QUIRK — #578 is a string flag whose value is a discrete enum-like token ("SQRT", also "LINEAR" / "NONE" in the code paths), not a number. The string is parsed downstream into a scaling mode. A reimplementer must store it as a std::string SSO field (type_card 0x0c15), not as an enum — the wire type is genuinely string. Default "SQRT" was grepped verbatim from .rodata.

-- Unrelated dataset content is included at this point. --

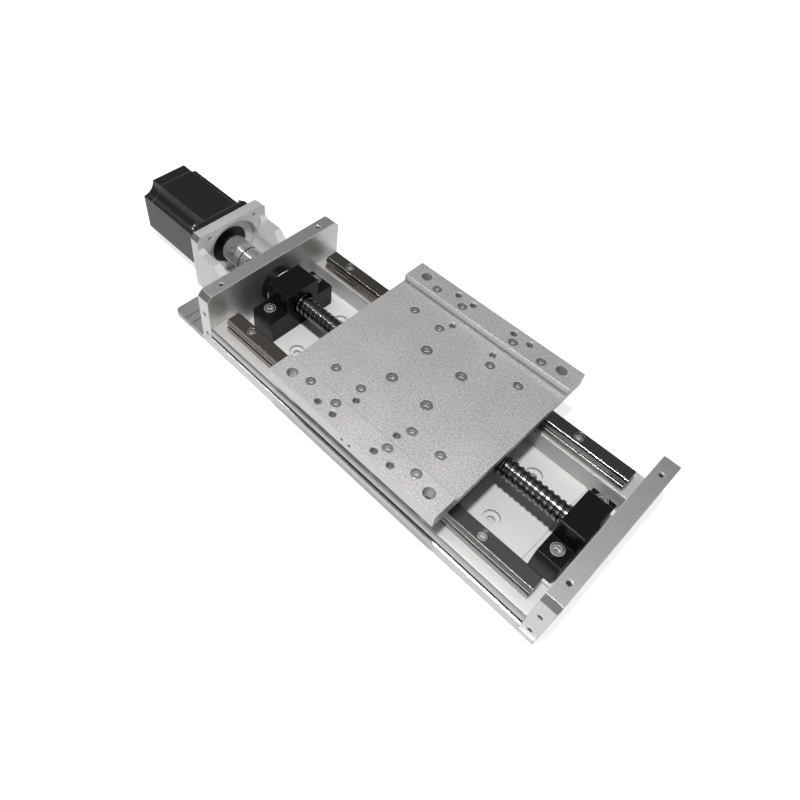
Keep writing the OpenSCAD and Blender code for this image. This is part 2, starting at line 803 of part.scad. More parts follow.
// children placed at the guide block screws that go through the ledges, on the ledges' top
module at_ledge_screws() {
    for (sb = [-1, 1], ss = [-1, 1], sy = [-1, 1]) translate([
        table_x + (sb * block_spacing + ss * block_screw_pitch) / 2,
        sy * (rail_y + block_screw_pitch / 2),
        ledge_top_z
    ]) children();
}

// the same for the screws that go through the middle of the table
module at_middle_screws() {
    for (sb = [-1, 1], ss = [-1, 1], sy = [-1, 1]) translate([
        table_x + (sb * block_spacing + ss * block_screw_pitch) / 2,
        sy * (rail_y - block_screw_pitch / 2),
        table_top_z
    ]) children();
}

module table_plate() {
    color([0.78, 0.78, 0.77]) difference() {
        push_x(table_x - table_len / 2, table_x + table_len / 2) table_profile();
        at_ledge_screws() screw_hole(m4, block_head_sink, ledge_t);
        at_middle_screws() screw_hole(m4, block_head_sink, table_mid_t);
        translate([table_x, 0, table_top_z]) at_corners(housing_pitch_x, housing_pitch_y)
            screw_hole(m5, housing_head_sink, table_mid_t);
        translate([table_x, 0, ledge_top_z - ledge_t - 1]) at_corners(large_hole[0], large_hole[1])
            cylinder(d = large_hole_d, h = ledge_t + 2);
        for (x = thread_hole_x) translate([table_x, 0, ledge_top_z]) at_corners(2 * x, 2 * ledge_thread_y)
            tapped_hole(thread_hole_d, thread_mouth_d, ledge_t + 1);
        translate([table_x, 0, table_top_z]) at_corners(2 * thread_hole_x[0], 2 * middle_thread_y)
            tapped_hole(thread_hole_d, thread_mouth_d, table_mid_t + 1);
        // sensor flag holes in the front and rear edges
        for (sx = [-1, 1], s = [-1, 1])
            translate([table_x + sx * flag_hole_pitch / 2, s * table_w / 2, table_z + 7])
                rotate([-s * 90, 0, 0]) tapped_hole(2.5, 3.2, 7);
    }
}

// a guide block's cross-section: a saddle that hooks under the head of the rail
module saddle_profile(w, top) {
    h = w / 2;
    g = run_gap;
    r = rail_w / 2;
    half = [
        [rail_neck + g, 7.2], [r - 1.2 + g, 8.25], [r + g, 8.8], [r + g, 10.1], [r - 0.9 + g, 10.9],
        [r - 1.5 + g, 12.4], [rail_top_w / 2 + g, rail_h + g]
    ];
    inside = concat([for (p = half) [-p[0], p[1]]], [for (i = [len(half) - 1:-1:0]) half[i]]);
    polygon(concat([
        [rail_neck + g, 6.2], [r - 0.2, block_under], [h - 2, block_under], [h, block_under + 3],
        [h, top - 1], [h - 1, top], [-h + 1, top], [-h, top - 1],
        [-h, block_under + 3], [-h + 2, block_under], [-r + 0.2, block_under], [-rail_neck - g, 6.2]
    ], inside));
}

module guide_block(side_y, side_x) {
    xc = table_x + side_x * block_spacing / 2;
    color([0.62, 0.62, 0.63]) difference() {
        translate([0, side_y * rail_y, rail_seat_z])
            push_x(xc - block_steel_len / 2, xc + block_steel_len / 2) saddle_profile(block_w, block_h);
        translate([xc, side_y * rail_y, table_z - 7]) at_corners(block_screw_pitch, block_screw_pitch)
            cylinder(d = m4[0] + tapped, h = 8);
    }
}

module block_caps(side_y, side_x) {
    xc = table_x + side_x * block_spacing / 2;
    color([0.1, 0.35, 0.2]) for (e = [-1, 1]) translate([0, side_y * rail_y, rail_seat_z]) {
        x0 = xc + e * (block_steel_len / 2 + cap_len / 2) - cap_len / 2;
        push_x(x0, x0 + cap_len) saddle_profile(block_w - 1.6, block_h - 0.8);
    }
}

module front_block_motor_end() {
    guide_block(-1, -1);
}

module front_block_free_end() {
    guide_block(-1, 1);
}

module rear_block_motor_end() {
    guide_block(1, -1);
}

module rear_block_free_end() {
    guide_block(1, 1);
}

module front_caps_motor_end() {
    block_caps(-1, -1);
}

module front_caps_free_end() {
    block_caps(-1, 1);
}

module rear_caps_motor_end() {
    block_caps(1, -1);
}

module rear_caps_free_end() {
    block_caps(1, 1);
}

// grease nipples on the outward caps of the four blocks
module grease_nipples() {
    color([0.75, 0.68, 0.45]) for (sx = [-1, 1], sy = [-1, 1])
        translate([table_x + sx * (block_spacing / 2 + block_steel_len / 2 + cap_len), sy * rail_y,
            rail_seat_z + rail_h + 5.5]) rotate([0, sx * 90, 0]) {
                cylinder(d = 4, h = 1.5);
                cylinder(d = 2.6, h = 4);
            }
}

module block_screws() {
    color([0.3, 0.3, 0.31]) {
        at_ledge_screws() translate([0, 0, -block_head_sink])
            socket_screw(m4, ledge_t - block_head_sink + 6);
        at_middle_screws() translate([0, 0, -block_head_sink])
            socket_screw(m4, table_mid_t - block_head_sink + 6);
    }
}

// ---------------------------------------------------------------- nut and its housing

housing_x = [table_x - housing_len / 2, table_x + housing_len / 2];
flange_x = housing_x[0] - nut_flange_t;

module nut_housing() {
    w = housing_w / 2;
    color([0.75, 0.75, 0.74]) difference() {
        push_x(housing_x[0], housing_x[1]) polygon([
            [-w, table_z], [-w, axis_z - 6], [-w + 10, axis_z - 18],
            [w - 10, axis_z - 18], [w, axis_z - 6], [w, table_z]
        ]);
        shaft(housing_x[0] - 1, housing_x[1] + 1, nut_d + 0.1);
        translate([table_x, 0, table_z]) at_corners(housing_pitch_x, housing_pitch_y)
            translate([0, 0, -14]) cylinder(d = m5[0] + tapped, h = 15);
        for (a = nut_screw_angles) translate([housing_x[0] - 1, 0, axis_z]) rotate([a, 0, 0])
            translate([0, 0, nut_pcd / 2]) along_x() cylinder(d = m5[0] + tapped, h = 13);
    }
}

module nut_housing_screws() {
    color([0.3, 0.3, 0.31]) translate([table_x, 0, table_top_z - housing_head_sink])
        at_corners(housing_pitch_x, housing_pitch_y) socket_screw(m5, table_mid_t - housing_head_sink + 11);
}

nut_screw_angles = [45, 90, 135, 225, 270, 315];
module ball_nut() {
    color([0.55, 0.55, 0.57]) difference() {
        union() {
            intersection() {
                shaft(flange_x, housing_x[0], nut_flange_d);
                block([flange_x, housing_x[0]], [-nut_flange_d, nut_flange_d],
                    [axis_z - nut_flange_flat / 2, axis_z + nut_flange_flat / 2]);
            }
            shaft(housing_x[0] - 0.1, flange_x + nut_len, nut_d);
        }
        shaft(flange_x - 1, flange_x + nut_len + 1, screw_d + 2 * run_gap);
        ring(flange_x + nut_len - 3, flange_x + nut_len + 1, nut_d - 5, 5);
        ring(flange_x - 1, flange_x + 3, nut_d - 5, 5);
        for (a = nut_screw_angles) translate([housing_x[0], 0, axis_z]) rotate([a, 0, 0])
            translate([0, 0, nut_pcd / 2]) rotate([0, -90, 0])
                cylinder(d = m5[0] + 2 * hole_gap, h = nut_flange_t + 1);
    }
}

// plastic wipers in both ends of the nut
module nut_wipers() {
    color([0.9, 0.9, 0.88]) for (x = [flange_x + 0.3, flange_x + nut_len - 2.98])
        ring(x, x + 2.68, nut_d - 5.02, screw_d + 2 * run_gap);
}

module nut_flange_screws() {
    color([0.3, 0.3, 0.31]) for (a = nut_screw_angles) translate([flange_x, 0, axis_z]) rotate([a, 0, 0])
        translate([0, 0, nut_pcd / 2]) rotate([0, -90, 0]) socket_screw(m5, nut_flange_t + 10);
}

// ---------------------------------------------------------------- drawing

base_profile();
motor_end_plate();
free_end_plate();
end_plate_screws();
front_rail();
rear_rail();
rail_screws();
fixed_support_housing();
fixed_support_cap();
fixed_bearing_outer_rings();
fixed_support_screws();
floating_support_housing();
floating_bearing_outer_ring();
floating_support_circlip();
floating_support_screws();
motor_bracket();
bracket_screws();
motor_front_cover();
motor_stator();
motor_rear_cover();
motor_mount_screws();
motor_bearing_outer_rings();
ball_screw();
fixed_bearing_inner_rings();
floating_bearing_inner_ring();
bearing_balls();
screw_lock_nut();
screw_shaft_circlip();
coupling_motor_hub();
coupling_screw_hub();
coupling_insert();
coupling_clamp_screws();
motor_shaft();
motor_rotor();
motor_bearing_inner_rings();
table_plate();
front_block_motor_end();
front_block_free_end();
rear_block_motor_end();
rear_block_free_end();
front_caps_motor_end();
front_caps_free_end();
rear_caps_motor_end();
rear_caps_free_end();
grease_nipples();
block_screws();
nut_housing();
nut_housing_screws();
ball_nut();
nut_wipers();
nut_flange_screws();
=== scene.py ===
"""Looks for the ball screw linear module: finishes of its parts, the screw's thread, light and camera.

Everything is in metres. +X runs along the screw away from the motor, +Y across the module, +Z up.
"""

import json
import math

import bmesh
import bpy
from mathutils import Euler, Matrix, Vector


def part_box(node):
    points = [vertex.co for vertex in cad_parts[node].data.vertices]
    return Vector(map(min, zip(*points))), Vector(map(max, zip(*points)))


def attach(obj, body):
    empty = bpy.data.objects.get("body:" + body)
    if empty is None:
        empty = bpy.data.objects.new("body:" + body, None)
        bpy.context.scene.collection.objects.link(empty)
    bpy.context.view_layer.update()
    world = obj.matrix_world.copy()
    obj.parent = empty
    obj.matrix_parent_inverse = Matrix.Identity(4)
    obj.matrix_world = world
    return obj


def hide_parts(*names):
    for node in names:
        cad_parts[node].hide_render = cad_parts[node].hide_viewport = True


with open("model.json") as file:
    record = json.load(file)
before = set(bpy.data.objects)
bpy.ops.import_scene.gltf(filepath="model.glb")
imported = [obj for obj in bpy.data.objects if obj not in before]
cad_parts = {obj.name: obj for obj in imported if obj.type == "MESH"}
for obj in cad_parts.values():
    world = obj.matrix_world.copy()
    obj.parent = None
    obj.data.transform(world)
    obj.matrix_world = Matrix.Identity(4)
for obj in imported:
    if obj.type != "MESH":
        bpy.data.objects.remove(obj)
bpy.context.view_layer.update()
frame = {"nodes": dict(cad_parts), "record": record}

MM = 0.001


# ---------------------------------------------------------------- colours


def grey(value):
    """A neutral colour, a touch warm."""
    return (value, value * 0.985, value * 0.97)


def pale(value):
    """The cooler, neutral grey of drawn aluminium."""
    return (value, value * 0.995, value * 0.992)


def scaled(colour, factor):
    """A colour made darker or lighter, white at most."""
    return tuple(min(1.0, share * factor) for share in colour)


WHITE = (1.0, 1.0, 1.0)
# colours of the painted shade inside recesses, on metal and on black parts
METAL_RECESS_SHADE = (0.01, 0.01, 0.01)
BLACK_RECESS_SHADE = (0.002, 0.002, 0.002)


# ---------------------------------------------------------------- shader nodes


def add_node(tree, kind, **settings):
    """A new shader node of that kind, with its properties set."""
    node = tree.nodes.new(kind)
    for name, value in settings.items():
        setattr(node, name, value)
    return node


def plug(socket, value):
    """Feeds a socket from another node, or sets its number, vector or (r, g, b) colour."""
    if isinstance(value, bpy.types.NodeSocket):
        socket.id_data.links.new(value, socket)
    elif socket.type == "RGBA":
        socket.default_value = (*value, 1.0)
    else:
        socket.default_value = value


def set_inputs(node, **values):
    """Plugs a node's inputs by name; an underscore stands for a space."""
    for name, value in values.items():
        plug(node.inputs[name.replace("_", " ")], value)
    return node


def fill_inputs(node, values):
    """Plugs a node's inputs in their order."""
    for socket, value in zip(node.inputs, values):
        plug(socket, value)
    return node


def arithmetic(tree, operation, *values, **settings):
    """A Math node's result on sockets or numbers."""
    node = add_node(tree, "ShaderNodeMath", operation=operation, **settings)
    return fill_inputs(node, values).outputs[0]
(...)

ChecksumAlgoProto.Value (the wrapper for #583) is one of the 7 dedicated (non-Tristate) TCE wrapper enums: DEFAULT=0, XOR=1, SIP_HASH_1_3=2 (value name SIP_HASH_1_3 confirmed verbatim). #583 defaults to 0 (DEFAULT). The remaining fields in this band are bool and int64 SDC-checker knobs (e.g. xla_tpu_sdc_checker_*, HIGH confidence on individual names; the band boundary is the anchored claim).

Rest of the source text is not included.